[START DATASET EXCERPTS]

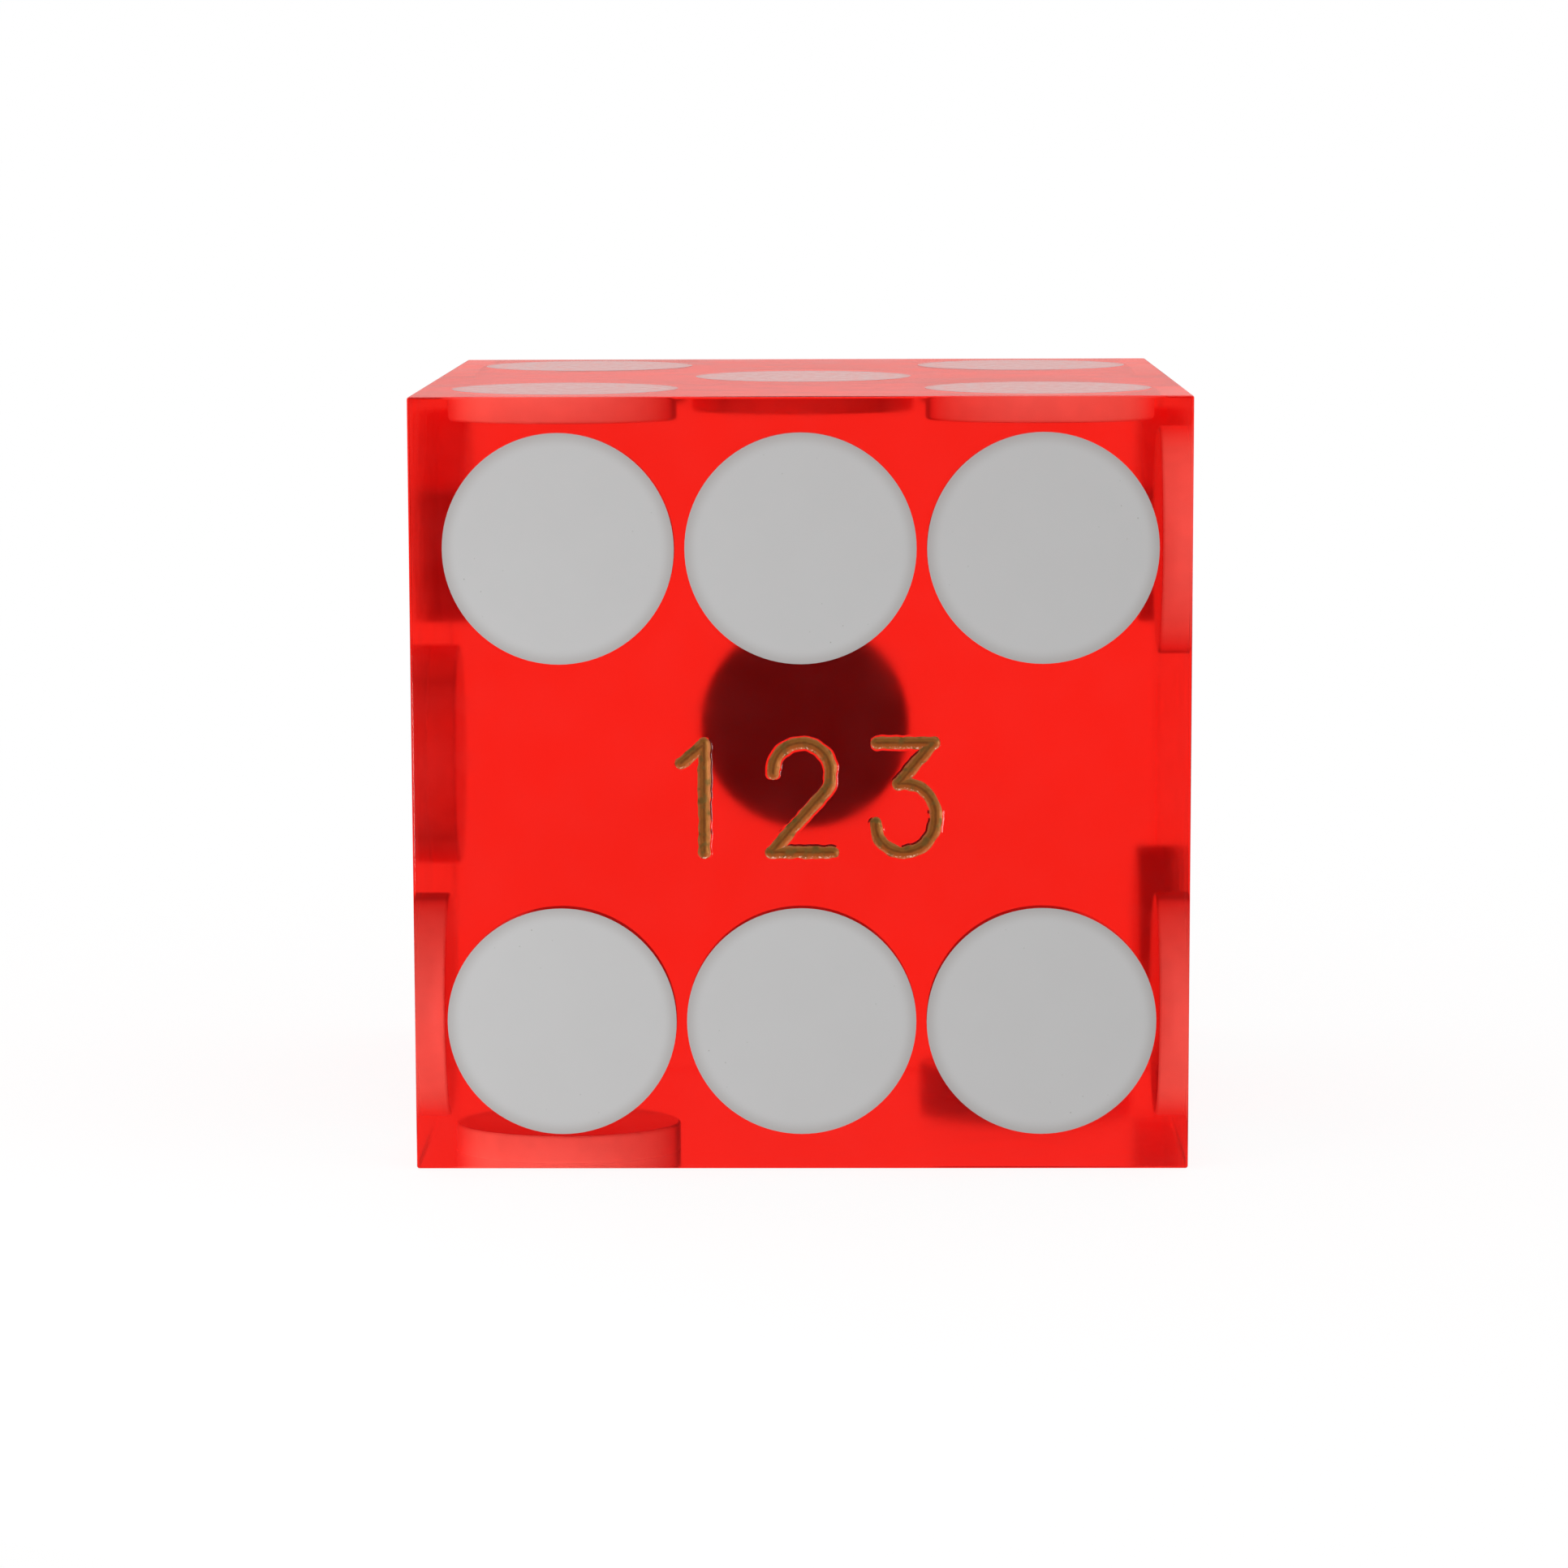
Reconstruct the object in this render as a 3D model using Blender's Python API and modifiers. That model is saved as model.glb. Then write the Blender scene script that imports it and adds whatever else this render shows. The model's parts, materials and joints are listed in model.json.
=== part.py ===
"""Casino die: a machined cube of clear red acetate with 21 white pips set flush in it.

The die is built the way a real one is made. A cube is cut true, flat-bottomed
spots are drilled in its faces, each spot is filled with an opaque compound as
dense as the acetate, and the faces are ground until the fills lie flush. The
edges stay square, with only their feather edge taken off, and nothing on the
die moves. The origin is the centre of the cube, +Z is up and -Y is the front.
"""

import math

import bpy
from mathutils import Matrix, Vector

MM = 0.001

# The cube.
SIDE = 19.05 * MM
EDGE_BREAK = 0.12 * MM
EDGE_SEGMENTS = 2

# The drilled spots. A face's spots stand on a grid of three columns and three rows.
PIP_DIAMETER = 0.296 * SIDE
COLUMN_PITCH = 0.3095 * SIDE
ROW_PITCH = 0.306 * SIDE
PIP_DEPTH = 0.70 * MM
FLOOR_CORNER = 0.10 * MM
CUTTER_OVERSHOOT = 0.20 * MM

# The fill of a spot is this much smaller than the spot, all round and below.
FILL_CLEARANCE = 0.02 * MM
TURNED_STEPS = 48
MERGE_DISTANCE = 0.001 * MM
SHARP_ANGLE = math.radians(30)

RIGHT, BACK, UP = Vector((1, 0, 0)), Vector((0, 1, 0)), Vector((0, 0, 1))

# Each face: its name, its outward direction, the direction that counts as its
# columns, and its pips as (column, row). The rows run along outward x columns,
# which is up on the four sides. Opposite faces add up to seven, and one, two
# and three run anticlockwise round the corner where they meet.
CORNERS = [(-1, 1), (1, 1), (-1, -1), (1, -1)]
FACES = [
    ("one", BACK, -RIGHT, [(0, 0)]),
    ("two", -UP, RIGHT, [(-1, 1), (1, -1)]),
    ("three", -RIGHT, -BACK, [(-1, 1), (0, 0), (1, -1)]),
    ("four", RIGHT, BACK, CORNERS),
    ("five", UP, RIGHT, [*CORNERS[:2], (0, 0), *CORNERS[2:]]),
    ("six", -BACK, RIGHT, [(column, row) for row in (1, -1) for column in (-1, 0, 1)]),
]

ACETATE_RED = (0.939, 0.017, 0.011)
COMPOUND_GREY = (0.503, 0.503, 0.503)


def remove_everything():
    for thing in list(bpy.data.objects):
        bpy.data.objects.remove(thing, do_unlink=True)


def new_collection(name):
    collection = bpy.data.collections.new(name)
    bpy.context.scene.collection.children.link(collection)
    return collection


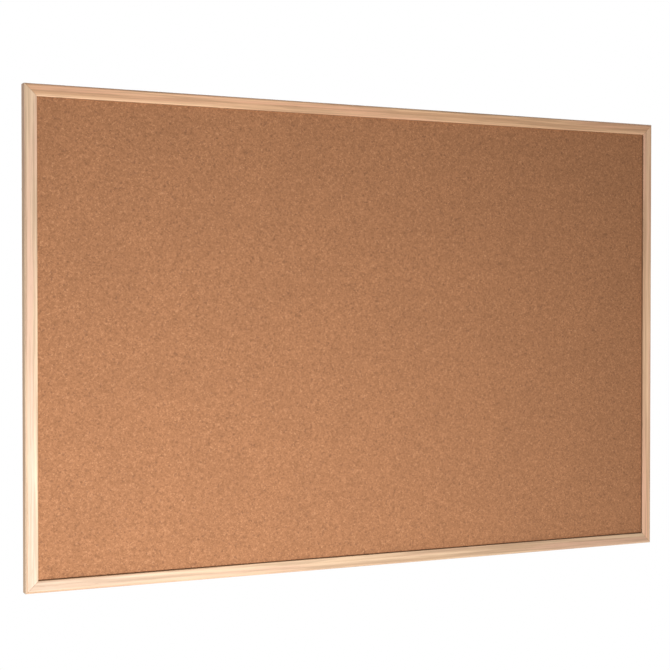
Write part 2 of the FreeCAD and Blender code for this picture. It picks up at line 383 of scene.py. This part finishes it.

[END DATASET EXCERPTS]

--- TASK DETAILS ---
Repeat the data precisely, reproducing every entry.

--- SOLUTION TO THE EXERCISE ---
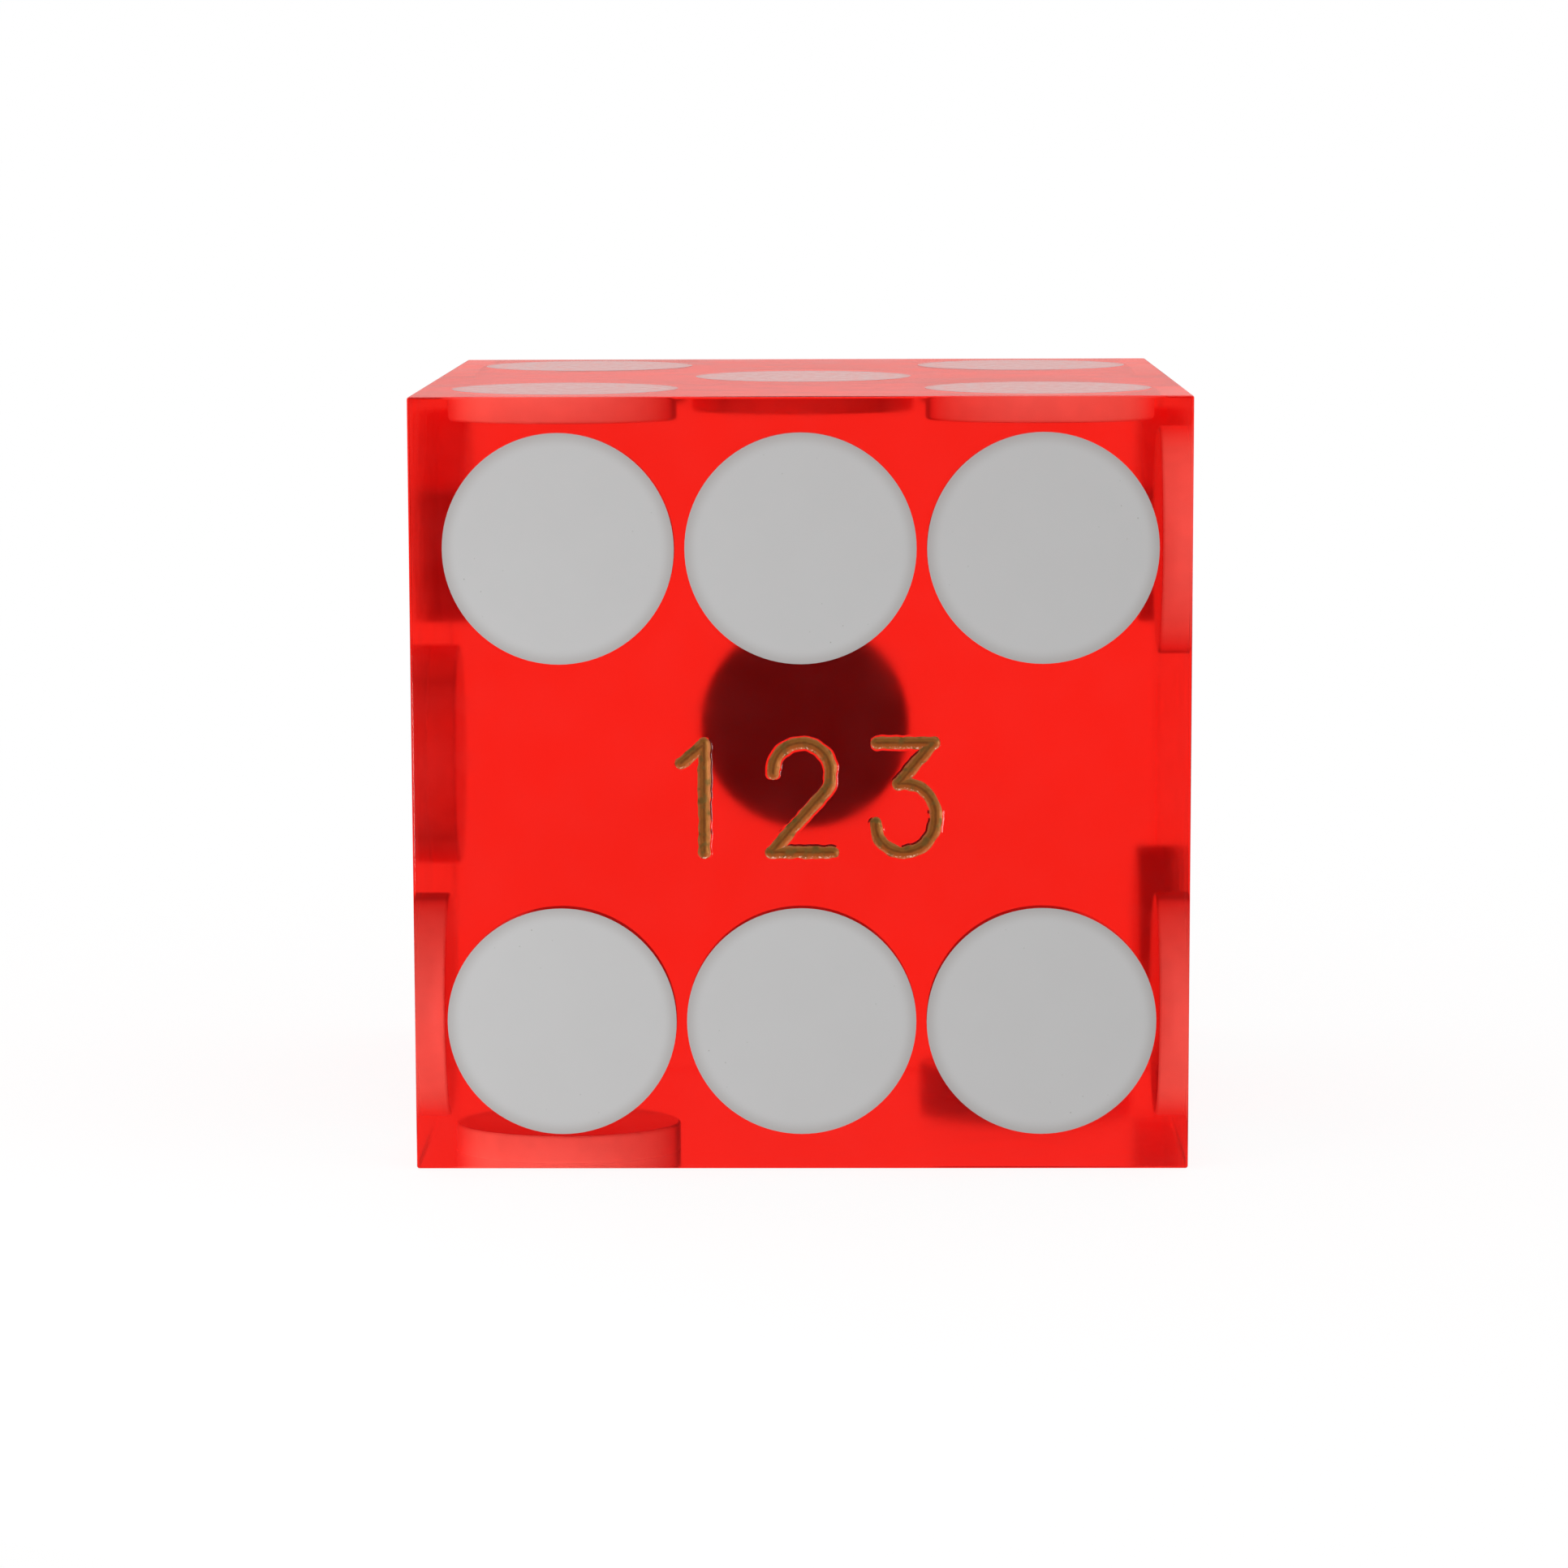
Reconstruct the object in this render as a 3D model using Blender's Python API and modifiers. That model is saved as model.glb. Then write the Blender scene script that imports it and adds whatever else this render shows. The model's parts, materials and joints are listed in model.json.
=== part.py ===
"""Casino die: a machined cube of clear red acetate with 21 white pips set flush in it.

The die is built the way a real one is made. A cube is cut true, flat-bottomed
spots are drilled in its faces, each spot is filled with an opaque compound as
dense as the acetate, and the faces are ground until the fills lie flush. The
edges stay square, with only their feather edge taken off, and nothing on the
die moves. The origin is the centre of the cube, +Z is up and -Y is the front.
"""

import math

import bpy
from mathutils import Matrix, Vector

MM = 0.001

# The cube.
SIDE = 19.05 * MM
EDGE_BREAK = 0.12 * MM
EDGE_SEGMENTS = 2

# The drilled spots. A face's spots stand on a grid of three columns and three rows.
PIP_DIAMETER = 0.296 * SIDE
COLUMN_PITCH = 0.3095 * SIDE
ROW_PITCH = 0.306 * SIDE
PIP_DEPTH = 0.70 * MM
FLOOR_CORNER = 0.10 * MM
CUTTER_OVERSHOOT = 0.20 * MM

# The fill of a spot is this much smaller than the spot, all round and below.
FILL_CLEARANCE = 0.02 * MM
TURNED_STEPS = 48
MERGE_DISTANCE = 0.001 * MM
SHARP_ANGLE = math.radians(30)

RIGHT, BACK, UP = Vector((1, 0, 0)), Vector((0, 1, 0)), Vector((0, 0, 1))

# Each face: its name, its outward direction, the direction that counts as its
# columns, and its pips as (column, row). The rows run along outward x columns,
# which is up on the four sides. Opposite faces add up to seven, and one, two
# and three run anticlockwise round the corner where they meet.
CORNERS = [(-1, 1), (1, 1), (-1, -1), (1, -1)]
FACES = [
    ("one", BACK, -RIGHT, [(0, 0)]),
    ("two", -UP, RIGHT, [(-1, 1), (1, -1)]),
    ("three", -RIGHT, -BACK, [(-1, 1), (0, 0), (1, -1)]),
    ("four", RIGHT, BACK, CORNERS),
    ("five", UP, RIGHT, [*CORNERS[:2], (0, 0), *CORNERS[2:]]),
    ("six", -BACK, RIGHT, [(column, row) for row in (1, -1) for column in (-1, 0, 1)]),
]

ACETATE_RED = (0.939, 0.017, 0.011)
COMPOUND_GREY = (0.503, 0.503, 0.503)


def remove_everything():
    for thing in list(bpy.data.objects):
        bpy.data.objects.remove(thing, do_unlink=True)


def new_collection(name):
    collection = bpy.data.collections.new(name)
    bpy.context.scene.collection.children.link(collection)
    return collection


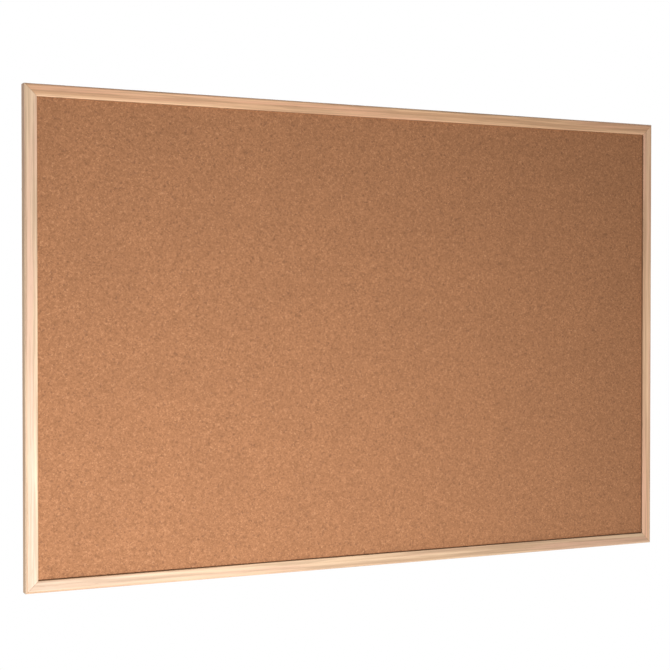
Write part 2 of the FreeCAD and Blender code for this picture. It picks up at line 383 of scene.py. This part finishes it.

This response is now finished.